Healthway soutient de plus en plus de compagnies, comme le West Australian Ballet et le West Australian Symphony Orchestra. Avec toujours le même objectif : faire la promotion de messages sains, augmenter la participation à des activités bonnes pour la santé. Mais la présidente de la fondation, Rosanna Capolingua, assure n'être pour rien dans la déprogrammation de l'opéra. « Ils sont venus nous voir et nous ont dit qu'ils ne feraient pas Carmen. [...] Nous avons répondu OK. » Elle reconnaît toutefois que  « c'est un bon moyen de s'assurer le soutien de Healthway pour plusieurs années ». La fondation s'est engagée à donner 400 000 dollars australiens (280 000 euros) en deux ans, ce qui représente à peine 4 % du budget de l'opéra.

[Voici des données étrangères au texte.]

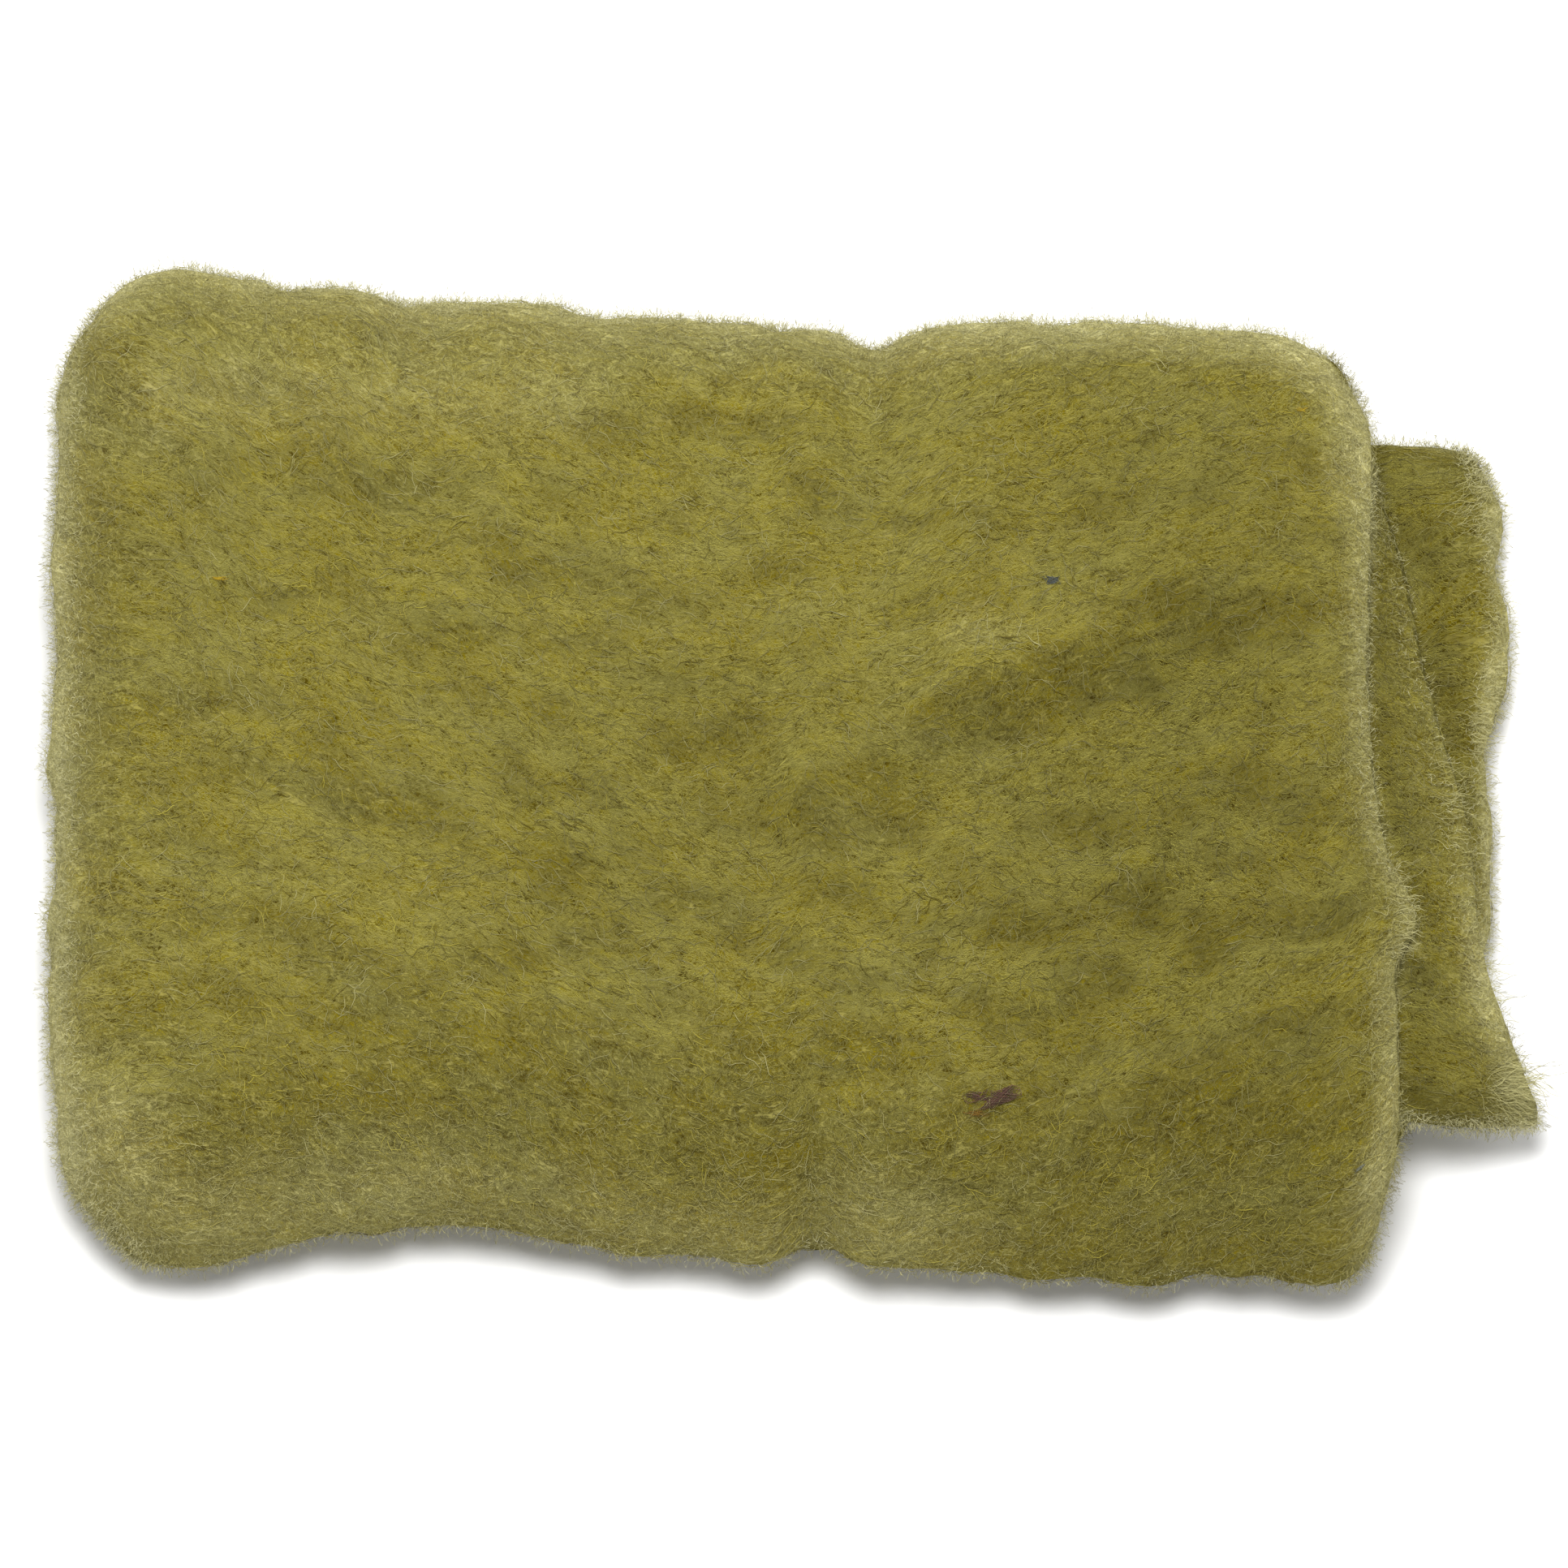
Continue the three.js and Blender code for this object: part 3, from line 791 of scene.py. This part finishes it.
standing_places = [
    (TOP_START, FOLD_START, 0, 1, 40),
    (TOP_START, FOLD_START, -0.03, 0.17, 10),
    (TOP_START, FOLD_START, 0.82, 1.03, 9),
    (TOP_START, TOP_START + 8, 0, 1.3, 7),
    (FOLD_START - 12, BOTTOM_START, 0, 1, 12),
    (BOTTOM_START, RIGHT_START, -0.08, 0.06, 2),
    (BOTTOM_START, RIGHT_START, 0.94, 1.08, 2),
    (RIGHT_START - 8, THIRD_START + 22, 0, 1, 6),
    (TONGUE_STOP - 34, TONGUE_STOP, 0, 2, 9),
]
STANDING = 14000
fibre_piece(
    "olive_fuzz", fibre_wool("olive_fuzz_wool", srgb(108, 97, 26), srgb(160, 150, 76)),
    standing_fibres(STANDING, standing_places, (1.7, 4.4), 2.1, 1.1), (0.028, 0.046), 0.2)

# The pale fuzz. The fibres are loosest along the raw end, the long sides and the folds. They stand higher
# there, and their paler colour is painted light, for the light that comes through them.
edge_places = [
    (TOP_START, FOLD_START, 0, 1, 2),
    (TOP_START, FOLD_START, -0.02, 0.15, 15),
    (TOP_START, FOLD_START, 0.84, 1.0, 16),
    (TOP_START, TOP_START + 7, 0, 1.2, 13),
    (FOLD_START - 6, FOLD_START + 44, 0, 1, 22),
    (RIGHT_START + 2, THIRD_START, 0, 1, 9),
    (TONGUE_STOP - 12, TONGUE_STOP, 0.9, 2.1, 14),
]
EDGE = 24000
fibre_piece(
    "pale_fuzz", fibre_wool("pale_fuzz_painted_light_wool", srgb(130, 122, 60), srgb(178, 171, 112)),
    standing_fibres(EDGE, edge_places, (1.6, 3.8), 2.9, 1.5, 3), (0.026, 0.046), -0.15)

# The edge haze. The finest and loosest fibres stand off the outline itself. Their pale colour is painted
# light, for the light that comes through them from all sides, so that the rim of the batt fades out softly.
haze_places = [
    (TOP_START, FOLD_START, -0.04, 0.04, 4),
    (TOP_START, FOLD_START, 0.9, 1.02, 22),
    (TOP_START, TOP_START + 3, 0.3, 1.1, 2),
    (FOLD_START + 12, FOLD_START + 44, 0, 1, 24),
    (RIGHT_START - 26, THIRD_START + 30, 0.96, 1.04, 7),
    (RIGHT_START + 4, THIRD_START - 4, 0, 1, 16),
    (TONGUE_STOP - 6, TONGUE_STOP, 0, 2, 3),
    (TONGUE_STOP - 34, TONGUE_STOP, -0.05, 0.05, 7),
]
HAZE = 30000
fibre_piece(
    "edge_haze", fibre_wool("edge_haze_painted_light_wool", srgb(182, 176, 122), srgb(224, 219, 174)),
    standing_fibres(HAZE, haze_places, (1.2, 3.2), 2.4, 1.6, 3), (0.03, 0.055))

# The torn wisps. Where the sheet was pulled apart by hand, and along the rim of the fold, small bundles
# of its fibres are drawn out and fan over the edge.


def nearest_on_skin(x, y, first_stage, last_stage):
    """The point of the skin, in some stages of the sheet, that is nearest to x and y seen from above."""
    away = np.hypot(sheet_points[..., 0] - x, sheet_points[..., 1] - y) - 0.05 * sheet_points[..., 2]
    away = np.where((along_grid >= first_stage) & (along_grid <= last_stage), away, 1e3)
    return sheet_points.reshape(-1, 3)[np.argmin(away)]


def tuft(x, y, stages, count, toward, length, root_size):
    """A wisp of fibres pulled out of the sheet, fanning towards a direction in degrees seen from above."""
    root = nearest_on_skin(x, y, *stages) + fibre_dice.normal(0, 1, (count, 1, 3)) * root_size
    angle = np.radians(toward + fibre_dice.normal(0, 22, (count, 1, 1)))
    way = np.concatenate([np.cos(angle), np.sin(angle), fibre_dice.normal(0, 0.2, (count, 1, 1))], -1)
    t = np.linspace(0, 1, 7)[None, :, None]
    long = fibre_dice.uniform(0.35, 1, (count, 1, 1)) * length
    bend = np.concatenate([-np.sin(angle), np.cos(angle), np.full_like(angle, 0.3)], -1)
    curl = np.sin(2 * np.pi * t * 0.9 + fibre_dice.uniform(0, 6.3, (count, 1, 1)))
    return root + way * long * t + bend * curl * 0.08 * long


# x, y, first and last stage of the course, number of fibres, direction, length, size of the root
wisps = np.concatenate([
    tuft(134, -57, (6.6, 7), 200, -4, 9, (2.5, 1.8, 1.2)),
    tuft(130, -40, (6.6, 7), 60, 8, 5.5, (2, 4, 1)),
    tuft(134, 31, (3, 4), 60, 0, 5, (2, 4, 2)),
    tuft(131, 12, (3, 4), 80, -20, 6, (1.5, 4, 2)),
    tuft(130, 52, (3, 4), 80, 20, 5.5, (2, 3, 2)),
    tuft(126, -8, (6.6, 7), 70, 0, 6, (2, 5, 1)),
    tuft(116, -34, (0, 0.1), 70, 0, 5, (1, 5, 1.5)),
])
fibre_piece(
    "torn_wisps", fibre_wool("torn_wisp_wool", srgb(140, 133, 76), srgb(196, 190, 134)), wisps, (0.03, 0.05))

# The purple nep. It is a knot of short brown-purple fibres that the carder didn't comb out. It is rolled
# up on the top layer near the front edge, with a few stray fibres beside it.


def knot(x, y, count, size, turn=0.0):
    """A nep: a few short fibres rolled into a knot on the top layer, drawn out in a direction in degrees."""
    centre = nearest_on_skin(x, y, 0, 1) + np.array([0, 0, 0.25])
    start, swing = fibre_dice.uniform(0, 2 * np.pi, (2, count, 1, 1))
    t = np.linspace(0, 1, 5)[None, :, None]
    angle = start + 4.0 * t
    reach = fibre_dice.uniform(0.35, 1, (count, 1, 1))
    drawn_out = np.cos(angle) * reach * size[0] + fibre_dice.normal(0, 0.35, (count, 1, 1)) * size[0]
    thick = np.sin(angle + swing) * reach * size[1]
    way = np.radians(turn)
    arc = [drawn_out * np.cos(way) - thick * np.sin(way), drawn_out * np.sin(way) + thick * np.cos(way),
           np.sin(angle) * reach * size[2]]
    return centre + np.concatenate(arc, -1)


fibre_piece(
    "purple_nep", fibre_wool("purple_nep_wool", srgb(40, 22, 20), srgb(120, 84, 76)),
    np.concatenate([knot(46.9, -67.3, 84, (3.0, 1.5, 0.4), 20), knot(41.8, -68.0, 30, (2.0, 1.1, 0.2), 15)]),
    (0.03, 0.062))

# The orange tail. A few orange-brown fibres drawn out of the nep lie flat on the wool in front of it.
fibre_piece(
    "orange_tail", fibre_wool("orange_tail_wool", srgb(112, 80, 28), srgb(142, 108, 42)),
    knot(42.9, -69.2, 26, (1.8, 0.7, 0.3), 8), (0.03, 0.055))

# The slate flecks. They are two small knots of blue-grey wool, carded into the top layer from another
# colour: one behind the long ridge, one near the front right corner.
fibre_piece(
    "slate_flecks", fibre_wool("slate_wool", srgb(54, 58, 64), srgb(98, 104, 100)),
    np.concatenate([knot(56, 27, 30, (1.5, 0.9, 0.3)), knot(108.4, -79, 20, (0.9, 0.25, 0.15), 40)]),
    (0.04, 0.07))

# The yellow flecks. They are two small knots of a brighter yellow wool, one near the left edge and one
# near the back right corner, rolled up in the carder like the others.
fibre_piece(
    "yellow_flecks", fibre_wool("bright_yellow_wool", srgb(150, 122, 20), srgb(184, 158, 40)),
    np.concatenate([knot(-89, 28.5, 22, (1.1, 0.4, 0.25)), knot(100.6, 60.7, 12, (0.9, 0.5, 0.3))]),
    (0.04, 0.06))

# The table: a plain pale sheet under plain soft studio light.
bpy.ops.object.select_all(action="DESELECT")
bpy.ops.mesh.primitive_plane_add(size=6, location=(0, 0, 0))
floor = bpy.context.active_object
floor.name = "pale_floor"
paper = bpy.data.materials.new("pale_paper")
paper.use_nodes = True
paper_shader = paper.node_tree.nodes["Principled BSDF"]
paper_shader.inputs["Base Color"].default_value = (0.93, 0.93, 0.93, 1)
paper_shader.inputs["Roughness"].default_value = 0.9
floor.data.materials.append(paper)

world = bpy.data.worlds.new("soft_room")
bpy.context.scene.world = world
world.use_nodes = True
world.node_tree.nodes["Background"].inputs["Color"].default_value = (1, 1, 1, 1)
world.node_tree.nodes["Background"].inputs["Strength"].default_value = 0.48


def softbox(name, place, aim, size, power):
    light = bpy.data.lights.new(name, "AREA")
    light.shape, light.size, light.energy = "DISK", size, power
    lamp = bpy.data.objects.new(name, light)
    bpy.context.scene.collection.objects.link(lamp)
    lamp.location = place
    lamp.rotation_euler = (Vector(aim) - Vector(place)).to_track_quat("-Z", "Y").to_euler()
    return lamp


softbox("overhead_softbox", (0.0, -0.17, 1.3), (0, 0, 0), 0.34, 18.4)
softbox("back_softbox", (0.0, 1.0, 0.75), (0, 0, 0), 0.5, 4.0)

# The camera, in front of the batt and high above it, with a long lens
camera_data = bpy.data.cameras.new("camera")
camera_data.lens, camera_data.sensor_width = 240, 36
camera = bpy.data.objects.new("camera", camera_data)
bpy.context.scene.collection.objects.link(camera)
aim = Vector((0.00935, -0.0021, 0.030))
ELEVATION, DISTANCE = np.radians(70), 1.845
camera.location = aim + DISTANCE * Vector((0, -np.cos(ELEVATION), np.sin(ELEVATION)))
camera.rotation_euler = (aim - camera.location).to_track_quat("-Z", "Y").to_euler()
camera_data.clip_start, camera_data.clip_end = 0.05, 20
bpy.context.scene.camera = camera
bpy.context.scene.view_settings.view_transform = "Standard"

L'Australie a fait de la lutte contre le tabac une de ses priorités. Ce pays, où il faut compter une quinzaine d'euros pour acheter des cigarettes, a été le premier à instaurer le paquet neutre. Mais déprogrammer Carmen au nom de la lutte antitabac, c'était aller trop loin. Le premier ministre conservateur Tony Abbott a dénoncé « la folie du politiquement correct ». « On ne déprogramme pas Macbeth parce que cette pièce promeut le meurtre des rois ! », a-t-il pris en exemple. The Australian quant à lui a titré :  « Qu'est-ce qu'ils peuvent bien fumer en Australie-Occidentale ? » Pour un lecteur du quotidien, le West Australian Opera aura du mal à trouver des oeuvres au goût de son sponsor. « Les opéras devront juste être réécrits. Dans Carmen, il faudra se mettre au patch. Don Giovanni portera des préservatifs. Dans La Traviata, on ne boira plus que de l'eau minérale. Dans La Bohème, Mimi, malade de la tuberculose, sera placée dans un sanatorium. Dans Giulio Cesare de Haendel, Cléopâtre prendra des douches et non plus des bains. Et le public restera chez lui. » « Nous sommes ravis que tant de gens se passionnent pour l'opéra », a tweeté le West Australian Opera face à l'avalanche de critiques. « Carmen est un chef-d'oeuvre. Il n'a pas été banni de notre scène », se défend la direction de l'opéra. Carolyn Chard assure que Carmen pourra revenir dans deux ans, à la fin du partenariat avec Healthway.